### Request
Every entry here needs to be repeated exactly.

(Modeling code records)
......
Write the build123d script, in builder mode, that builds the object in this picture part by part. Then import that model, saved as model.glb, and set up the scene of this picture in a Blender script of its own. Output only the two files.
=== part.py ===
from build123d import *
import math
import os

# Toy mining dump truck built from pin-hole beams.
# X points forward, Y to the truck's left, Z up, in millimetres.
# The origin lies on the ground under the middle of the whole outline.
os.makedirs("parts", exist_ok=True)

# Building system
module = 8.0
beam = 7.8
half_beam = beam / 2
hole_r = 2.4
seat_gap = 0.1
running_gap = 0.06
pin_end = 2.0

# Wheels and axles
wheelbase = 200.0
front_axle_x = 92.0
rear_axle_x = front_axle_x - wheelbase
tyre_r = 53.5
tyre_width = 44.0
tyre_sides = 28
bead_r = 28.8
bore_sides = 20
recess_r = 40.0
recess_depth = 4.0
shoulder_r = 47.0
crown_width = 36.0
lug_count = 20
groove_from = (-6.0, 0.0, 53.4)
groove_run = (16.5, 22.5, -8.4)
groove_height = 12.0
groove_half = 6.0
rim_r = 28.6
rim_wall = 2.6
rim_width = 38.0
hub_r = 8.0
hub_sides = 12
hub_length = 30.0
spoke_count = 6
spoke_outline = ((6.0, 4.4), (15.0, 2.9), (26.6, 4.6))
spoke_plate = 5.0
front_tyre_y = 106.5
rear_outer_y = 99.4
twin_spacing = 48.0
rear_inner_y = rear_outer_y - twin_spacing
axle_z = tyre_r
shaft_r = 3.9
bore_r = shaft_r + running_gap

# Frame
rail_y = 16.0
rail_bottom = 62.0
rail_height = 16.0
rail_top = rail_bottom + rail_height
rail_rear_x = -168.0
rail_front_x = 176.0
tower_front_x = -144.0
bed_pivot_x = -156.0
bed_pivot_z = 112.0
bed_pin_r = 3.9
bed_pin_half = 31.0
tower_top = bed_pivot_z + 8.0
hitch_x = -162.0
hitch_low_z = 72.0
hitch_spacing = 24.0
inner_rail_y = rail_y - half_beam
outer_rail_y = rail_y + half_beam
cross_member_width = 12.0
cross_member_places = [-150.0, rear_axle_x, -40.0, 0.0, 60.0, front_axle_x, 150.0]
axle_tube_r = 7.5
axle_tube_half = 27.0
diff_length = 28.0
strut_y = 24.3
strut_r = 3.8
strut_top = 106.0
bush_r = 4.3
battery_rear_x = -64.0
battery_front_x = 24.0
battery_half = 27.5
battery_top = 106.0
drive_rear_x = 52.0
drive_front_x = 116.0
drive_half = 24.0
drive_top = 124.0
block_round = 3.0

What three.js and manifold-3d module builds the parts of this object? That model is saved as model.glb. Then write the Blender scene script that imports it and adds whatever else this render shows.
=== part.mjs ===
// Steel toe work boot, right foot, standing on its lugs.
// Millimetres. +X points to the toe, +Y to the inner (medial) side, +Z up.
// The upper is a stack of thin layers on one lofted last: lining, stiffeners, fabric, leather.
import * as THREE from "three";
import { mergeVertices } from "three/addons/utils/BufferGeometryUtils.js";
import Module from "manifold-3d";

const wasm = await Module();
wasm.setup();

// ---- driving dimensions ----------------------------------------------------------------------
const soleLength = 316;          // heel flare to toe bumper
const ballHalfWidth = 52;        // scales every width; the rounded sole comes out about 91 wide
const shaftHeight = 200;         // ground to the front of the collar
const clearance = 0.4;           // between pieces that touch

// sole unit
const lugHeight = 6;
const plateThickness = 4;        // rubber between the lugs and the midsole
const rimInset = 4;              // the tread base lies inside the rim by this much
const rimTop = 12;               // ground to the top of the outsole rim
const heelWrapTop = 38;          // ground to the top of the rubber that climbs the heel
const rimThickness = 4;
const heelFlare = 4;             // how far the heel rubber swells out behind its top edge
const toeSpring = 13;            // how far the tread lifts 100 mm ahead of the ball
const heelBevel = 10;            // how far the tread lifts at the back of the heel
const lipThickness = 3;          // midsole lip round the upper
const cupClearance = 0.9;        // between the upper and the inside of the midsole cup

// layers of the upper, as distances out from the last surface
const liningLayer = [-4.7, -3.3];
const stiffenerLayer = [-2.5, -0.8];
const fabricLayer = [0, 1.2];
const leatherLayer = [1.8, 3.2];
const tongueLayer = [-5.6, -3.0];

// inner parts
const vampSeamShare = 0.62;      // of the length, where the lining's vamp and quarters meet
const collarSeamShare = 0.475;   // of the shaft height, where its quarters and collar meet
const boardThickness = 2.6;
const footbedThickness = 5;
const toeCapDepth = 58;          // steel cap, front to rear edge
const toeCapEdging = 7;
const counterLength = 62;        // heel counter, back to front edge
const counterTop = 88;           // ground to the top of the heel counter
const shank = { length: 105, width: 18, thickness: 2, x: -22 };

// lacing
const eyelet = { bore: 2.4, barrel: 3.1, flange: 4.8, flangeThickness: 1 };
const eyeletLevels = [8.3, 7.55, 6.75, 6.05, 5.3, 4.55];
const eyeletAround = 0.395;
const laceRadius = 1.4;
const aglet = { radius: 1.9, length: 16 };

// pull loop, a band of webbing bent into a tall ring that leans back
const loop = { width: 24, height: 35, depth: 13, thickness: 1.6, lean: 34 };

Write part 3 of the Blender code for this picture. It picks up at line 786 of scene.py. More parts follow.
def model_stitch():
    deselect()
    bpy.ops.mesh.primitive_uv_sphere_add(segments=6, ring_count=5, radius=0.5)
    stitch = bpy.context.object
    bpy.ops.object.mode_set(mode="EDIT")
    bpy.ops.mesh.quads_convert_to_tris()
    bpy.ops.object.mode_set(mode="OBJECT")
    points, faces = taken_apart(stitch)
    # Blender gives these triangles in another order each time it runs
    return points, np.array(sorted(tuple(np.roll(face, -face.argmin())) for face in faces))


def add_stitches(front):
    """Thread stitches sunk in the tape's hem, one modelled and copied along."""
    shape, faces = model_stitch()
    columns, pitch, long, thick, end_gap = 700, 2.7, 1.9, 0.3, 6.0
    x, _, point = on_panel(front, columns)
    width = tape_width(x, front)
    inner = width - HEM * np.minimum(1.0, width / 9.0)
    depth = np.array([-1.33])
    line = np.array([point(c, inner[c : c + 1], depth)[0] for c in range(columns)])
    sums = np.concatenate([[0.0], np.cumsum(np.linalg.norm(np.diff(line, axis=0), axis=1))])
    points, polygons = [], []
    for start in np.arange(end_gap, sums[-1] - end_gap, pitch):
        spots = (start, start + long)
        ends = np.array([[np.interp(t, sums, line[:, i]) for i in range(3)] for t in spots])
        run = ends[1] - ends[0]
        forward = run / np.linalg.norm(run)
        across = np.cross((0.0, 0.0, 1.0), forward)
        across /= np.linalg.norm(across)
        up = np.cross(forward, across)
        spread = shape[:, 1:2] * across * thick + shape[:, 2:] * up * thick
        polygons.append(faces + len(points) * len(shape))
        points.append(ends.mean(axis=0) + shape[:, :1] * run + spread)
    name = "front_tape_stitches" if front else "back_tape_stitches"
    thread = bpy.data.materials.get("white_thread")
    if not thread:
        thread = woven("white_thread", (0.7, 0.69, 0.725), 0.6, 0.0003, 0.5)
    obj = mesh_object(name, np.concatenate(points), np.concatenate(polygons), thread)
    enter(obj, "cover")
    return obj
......
### Expected answer
Write the build123d script, in builder mode, that builds the object in this picture part by part. Then import that model, saved as model.glb, and set up the scene of this picture in a Blender script of its own. Output only the two files.
=== part.py ===
from build123d import *
import math
import os

# Toy mining dump truck built from pin-hole beams.
# X points forward, Y to the truck's left, Z up, in millimetres.
# The origin lies on the ground under the middle of the whole outline.
os.makedirs("parts", exist_ok=True)

# Building system
module = 8.0
beam = 7.8
half_beam = beam / 2
hole_r = 2.4
seat_gap = 0.1
running_gap = 0.06
pin_end = 2.0

# Wheels and axles
wheelbase = 200.0
front_axle_x = 92.0
rear_axle_x = front_axle_x - wheelbase
tyre_r = 53.5
tyre_width = 44.0
tyre_sides = 28
bead_r = 28.8
bore_sides = 20
recess_r = 40.0
recess_depth = 4.0
shoulder_r = 47.0
crown_width = 36.0
lug_count = 20
groove_from = (-6.0, 0.0, 53.4)
groove_run = (16.5, 22.5, -8.4)
groove_height = 12.0
groove_half = 6.0
rim_r = 28.6
rim_wall = 2.6
rim_width = 38.0
hub_r = 8.0
hub_sides = 12
hub_length = 30.0
spoke_count = 6
spoke_outline = ((6.0, 4.4), (15.0, 2.9), (26.6, 4.6))
spoke_plate = 5.0
front_tyre_y = 106.5
rear_outer_y = 99.4
twin_spacing = 48.0
rear_inner_y = rear_outer_y - twin_spacing
axle_z = tyre_r
shaft_r = 3.9
bore_r = shaft_r + running_gap

# Frame
rail_y = 16.0
rail_bottom = 62.0
rail_height = 16.0
rail_top = rail_bottom + rail_height
rail_rear_x = -168.0
rail_front_x = 176.0
tower_front_x = -144.0
bed_pivot_x = -156.0
bed_pivot_z = 112.0
bed_pin_r = 3.9
bed_pin_half = 31.0
tower_top = bed_pivot_z + 8.0
hitch_x = -162.0
hitch_low_z = 72.0
hitch_spacing = 24.0
inner_rail_y = rail_y - half_beam
outer_rail_y = rail_y + half_beam
cross_member_width = 12.0
cross_member_places = [-150.0, rear_axle_x, -40.0, 0.0, 60.0, front_axle_x, 150.0]
axle_tube_r = 7.5
axle_tube_half = 27.0
diff_length = 28.0
strut_y = 24.3
strut_r = 3.8
strut_top = 106.0
bush_r = 4.3
battery_rear_x = -64.0
battery_front_x = 24.0
battery_half = 27.5
battery_top = 106.0
drive_rear_x = 52.0
drive_front_x = 116.0
drive_half = 24.0
drive_top = 124.0
block_round = 3.0

What three.js and manifold-3d module builds the parts of this object? That model is saved as model.glb. Then write the Blender scene script that imports it and adds whatever else this render shows.
=== part.mjs ===
// Steel toe work boot, right foot, standing on its lugs.
// Millimetres. +X points to the toe, +Y to the inner (medial) side, +Z up.
// The upper is a stack of thin layers on one lofted last: lining, stiffeners, fabric, leather.
import * as THREE from "three";
import { mergeVertices } from "three/addons/utils/BufferGeometryUtils.js";
import Module from "manifold-3d";

const wasm = await Module();
wasm.setup();

// ---- driving dimensions ----------------------------------------------------------------------
const soleLength = 316;          // heel flare to toe bumper
const ballHalfWidth = 52;        // scales every width; the rounded sole comes out about 91 wide
const shaftHeight = 200;         // ground to the front of the collar
const clearance = 0.4;           // between pieces that touch

// sole unit
const lugHeight = 6;
const plateThickness = 4;        // rubber between the lugs and the midsole
const rimInset = 4;              // the tread base lies inside the rim by this much
const rimTop = 12;               // ground to the top of the outsole rim
const heelWrapTop = 38;          // ground to the top of the rubber that climbs the heel
const rimThickness = 4;
const heelFlare = 4;             // how far the heel rubber swells out behind its top edge
const toeSpring = 13;            // how far the tread lifts 100 mm ahead of the ball
const heelBevel = 10;            // how far the tread lifts at the back of the heel
const lipThickness = 3;          // midsole lip round the upper
const cupClearance = 0.9;        // between the upper and the inside of the midsole cup

// layers of the upper, as distances out from the last surface
const liningLayer = [-4.7, -3.3];
const stiffenerLayer = [-2.5, -0.8];
const fabricLayer = [0, 1.2];
const leatherLayer = [1.8, 3.2];
const tongueLayer = [-5.6, -3.0];

// inner parts
const vampSeamShare = 0.62;      // of the length, where the lining's vamp and quarters meet
const collarSeamShare = 0.475;   // of the shaft height, where its quarters and collar meet
const boardThickness = 2.6;
const footbedThickness = 5;
const toeCapDepth = 58;          // steel cap, front to rear edge
const toeCapEdging = 7;
const counterLength = 62;        // heel counter, back to front edge
const counterTop = 88;           // ground to the top of the heel counter
const shank = { length: 105, width: 18, thickness: 2, x: -22 };

// lacing
const eyelet = { bore: 2.4, barrel: 3.1, flange: 4.8, flangeThickness: 1 };
const eyeletLevels = [8.3, 7.55, 6.75, 6.05, 5.3, 4.55];
const eyeletAround = 0.395;
const laceRadius = 1.4;
const aglet = { radius: 1.9, length: 16 };

// pull loop, a band of webbing bent into a tall ring that leans back
const loop = { width: 24, height: 35, depth: 13, thickness: 1.6, lean: 34 };

Write part 3 of the Blender code for this picture. It picks up at line 786 of scene.py. More parts follow.
def model_stitch():
    deselect()
    bpy.ops.mesh.primitive_uv_sphere_add(segments=6, ring_count=5, radius=0.5)
    stitch = bpy.context.object
    bpy.ops.object.mode_set(mode="EDIT")
    bpy.ops.mesh.quads_convert_to_tris()
    bpy.ops.object.mode_set(mode="OBJECT")
    points, faces = taken_apart(stitch)
    # Blender gives these triangles in another order each time it runs
    return points, np.array(sorted(tuple(np.roll(face, -face.argmin())) for face in faces))


def add_stitches(front):
    """Thread stitches sunk in the tape's hem, one modelled and copied along."""
    shape, faces = model_stitch()
    columns, pitch, long, thick, end_gap = 700, 2.7, 1.9, 0.3, 6.0
    x, _, point = on_panel(front, columns)
    width = tape_width(x, front)
    inner = width - HEM * np.minimum(1.0, width / 9.0)
    depth = np.array([-1.33])
    line = np.array([point(c, inner[c : c + 1], depth)[0] for c in range(columns)])
    sums = np.concatenate([[0.0], np.cumsum(np.linalg.norm(np.diff(line, axis=0), axis=1))])
    points, polygons = [], []
    for start in np.arange(end_gap, sums[-1] - end_gap, pitch):
        spots = (start, start + long)
        ends = np.array([[np.interp(t, sums, line[:, i]) for i in range(3)] for t in spots])
        run = ends[1] - ends[0]
        forward = run / np.linalg.norm(run)
        across = np.cross((0.0, 0.0, 1.0), forward)
        across /= np.linalg.norm(across)
        up = np.cross(forward, across)
        spread = shape[:, 1:2] * across * thick + shape[:, 2:] * up * thick
        polygons.append(faces + len(points) * len(shape))
        points.append(ends.mean(axis=0) + shape[:, :1] * run + spread)
    name = "front_tape_stitches" if front else "back_tape_stitches"
    thread = bpy.data.materials.get("white_thread")
    if not thread:
        thread = woven("white_thread", (0.7, 0.69, 0.725), 0.6, 0.0003, 0.5)
    obj = mesh_object(name, np.concatenate(points), np.concatenate(polygons), thread)
    enter(obj, "cover")
    return obj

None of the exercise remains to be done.